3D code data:
========
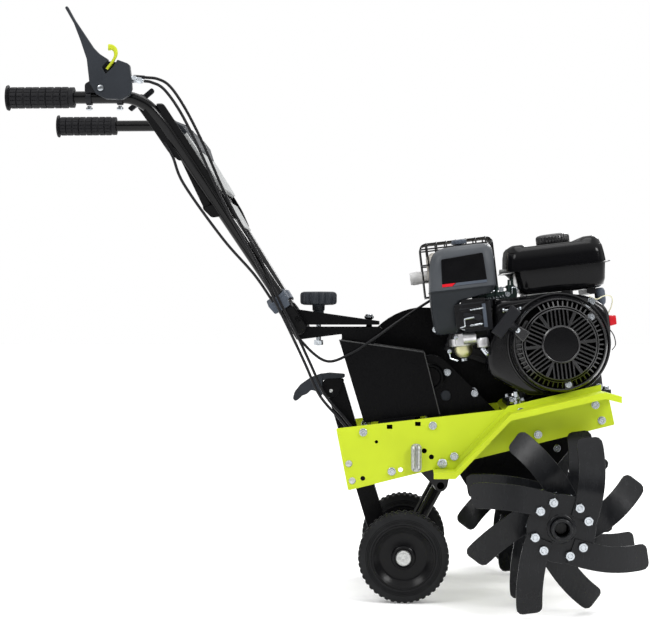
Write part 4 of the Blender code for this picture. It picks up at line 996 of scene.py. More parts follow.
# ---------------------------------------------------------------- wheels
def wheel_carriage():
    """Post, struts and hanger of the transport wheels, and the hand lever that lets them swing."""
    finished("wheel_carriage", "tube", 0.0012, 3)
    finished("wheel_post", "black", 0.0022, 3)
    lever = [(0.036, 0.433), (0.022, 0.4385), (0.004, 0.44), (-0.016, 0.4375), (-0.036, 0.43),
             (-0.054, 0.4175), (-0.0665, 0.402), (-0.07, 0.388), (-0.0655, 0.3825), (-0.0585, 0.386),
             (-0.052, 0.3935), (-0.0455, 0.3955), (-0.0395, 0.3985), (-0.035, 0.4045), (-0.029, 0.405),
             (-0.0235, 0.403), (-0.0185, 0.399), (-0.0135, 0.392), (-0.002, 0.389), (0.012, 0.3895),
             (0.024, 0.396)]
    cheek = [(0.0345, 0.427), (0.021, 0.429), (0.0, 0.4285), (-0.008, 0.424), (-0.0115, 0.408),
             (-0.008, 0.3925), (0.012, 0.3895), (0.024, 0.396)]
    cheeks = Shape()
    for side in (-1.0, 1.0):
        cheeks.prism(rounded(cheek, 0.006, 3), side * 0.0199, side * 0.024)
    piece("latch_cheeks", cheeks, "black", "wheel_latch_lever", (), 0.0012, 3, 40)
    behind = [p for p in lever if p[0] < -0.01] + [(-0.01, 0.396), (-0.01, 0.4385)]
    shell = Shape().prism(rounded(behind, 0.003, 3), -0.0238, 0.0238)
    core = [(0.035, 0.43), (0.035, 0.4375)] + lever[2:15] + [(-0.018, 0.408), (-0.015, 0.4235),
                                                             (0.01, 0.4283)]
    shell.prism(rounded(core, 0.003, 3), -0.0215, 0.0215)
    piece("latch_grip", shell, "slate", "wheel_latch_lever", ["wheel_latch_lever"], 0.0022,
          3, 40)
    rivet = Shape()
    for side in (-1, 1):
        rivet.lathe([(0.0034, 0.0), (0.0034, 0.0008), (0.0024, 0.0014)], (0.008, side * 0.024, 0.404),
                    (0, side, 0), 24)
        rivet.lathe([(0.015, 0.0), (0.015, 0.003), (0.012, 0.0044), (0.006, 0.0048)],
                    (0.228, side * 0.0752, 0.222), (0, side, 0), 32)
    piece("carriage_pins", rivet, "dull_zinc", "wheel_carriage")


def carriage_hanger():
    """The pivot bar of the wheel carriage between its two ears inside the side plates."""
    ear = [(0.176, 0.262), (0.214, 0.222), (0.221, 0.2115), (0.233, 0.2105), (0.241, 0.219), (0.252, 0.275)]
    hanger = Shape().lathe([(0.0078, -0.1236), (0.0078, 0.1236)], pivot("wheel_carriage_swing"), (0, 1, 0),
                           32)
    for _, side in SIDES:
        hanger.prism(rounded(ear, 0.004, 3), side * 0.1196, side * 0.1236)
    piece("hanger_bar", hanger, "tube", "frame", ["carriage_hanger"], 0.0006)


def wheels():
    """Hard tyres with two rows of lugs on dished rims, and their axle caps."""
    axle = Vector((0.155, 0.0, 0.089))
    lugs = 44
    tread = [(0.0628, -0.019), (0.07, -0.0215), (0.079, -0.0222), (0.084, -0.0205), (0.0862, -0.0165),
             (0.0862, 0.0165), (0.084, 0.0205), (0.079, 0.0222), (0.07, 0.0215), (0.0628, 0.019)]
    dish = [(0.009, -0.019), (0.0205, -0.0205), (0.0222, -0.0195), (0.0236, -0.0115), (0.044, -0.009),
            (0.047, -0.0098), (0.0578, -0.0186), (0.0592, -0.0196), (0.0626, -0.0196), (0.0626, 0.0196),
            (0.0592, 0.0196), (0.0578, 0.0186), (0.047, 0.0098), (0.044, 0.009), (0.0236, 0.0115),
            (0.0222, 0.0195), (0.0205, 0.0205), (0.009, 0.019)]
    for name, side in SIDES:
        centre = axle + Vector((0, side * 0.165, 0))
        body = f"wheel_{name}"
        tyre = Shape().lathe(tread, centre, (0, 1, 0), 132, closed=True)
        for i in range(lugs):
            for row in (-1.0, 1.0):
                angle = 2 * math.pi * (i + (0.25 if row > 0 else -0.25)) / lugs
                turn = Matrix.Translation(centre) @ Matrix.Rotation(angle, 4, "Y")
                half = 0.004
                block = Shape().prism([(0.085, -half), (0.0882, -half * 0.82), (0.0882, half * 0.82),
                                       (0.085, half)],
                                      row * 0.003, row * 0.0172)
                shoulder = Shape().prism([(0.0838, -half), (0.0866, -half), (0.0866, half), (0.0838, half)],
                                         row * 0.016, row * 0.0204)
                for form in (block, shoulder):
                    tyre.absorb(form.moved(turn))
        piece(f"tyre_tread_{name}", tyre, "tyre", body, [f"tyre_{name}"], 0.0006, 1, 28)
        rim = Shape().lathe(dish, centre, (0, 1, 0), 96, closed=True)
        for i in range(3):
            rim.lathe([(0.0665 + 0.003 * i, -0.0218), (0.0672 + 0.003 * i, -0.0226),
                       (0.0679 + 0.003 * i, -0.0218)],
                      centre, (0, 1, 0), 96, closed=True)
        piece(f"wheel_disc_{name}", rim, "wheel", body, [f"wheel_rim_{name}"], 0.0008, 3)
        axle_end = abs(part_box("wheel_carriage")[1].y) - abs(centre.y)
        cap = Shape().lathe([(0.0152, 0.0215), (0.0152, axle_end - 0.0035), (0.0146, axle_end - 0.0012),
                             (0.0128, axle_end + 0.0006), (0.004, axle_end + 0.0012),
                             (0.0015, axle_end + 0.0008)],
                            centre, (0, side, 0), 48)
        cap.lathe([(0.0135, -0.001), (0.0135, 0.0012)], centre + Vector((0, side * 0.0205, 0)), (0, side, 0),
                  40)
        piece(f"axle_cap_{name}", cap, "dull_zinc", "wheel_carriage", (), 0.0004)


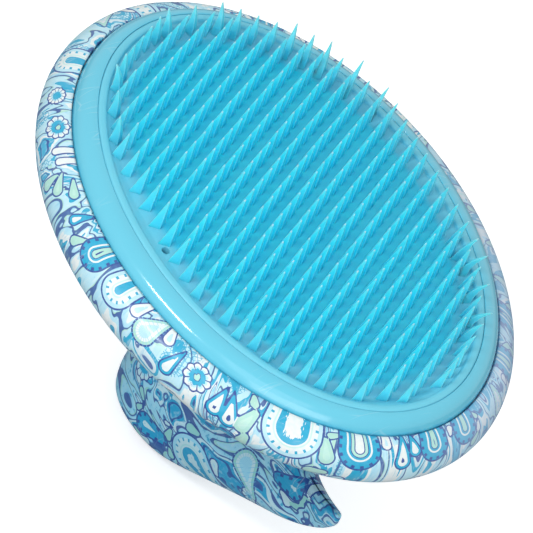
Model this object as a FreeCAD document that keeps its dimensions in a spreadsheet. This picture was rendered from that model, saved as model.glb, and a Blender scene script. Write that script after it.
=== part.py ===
========
§ **THE TASK**: Pick out every line holding the string "Blender" and return it.

§ **SOLUTION TO THIS PROBLEM**:
Write part 4 of the Blender code for this picture. It picks up at line 996 of scene.py. More parts follow.
Model this object as a FreeCAD document that keeps its dimensions in a spreadsheet. This picture was rendered from that model, saved as model.glb, and a Blender scene script. Write that script after it.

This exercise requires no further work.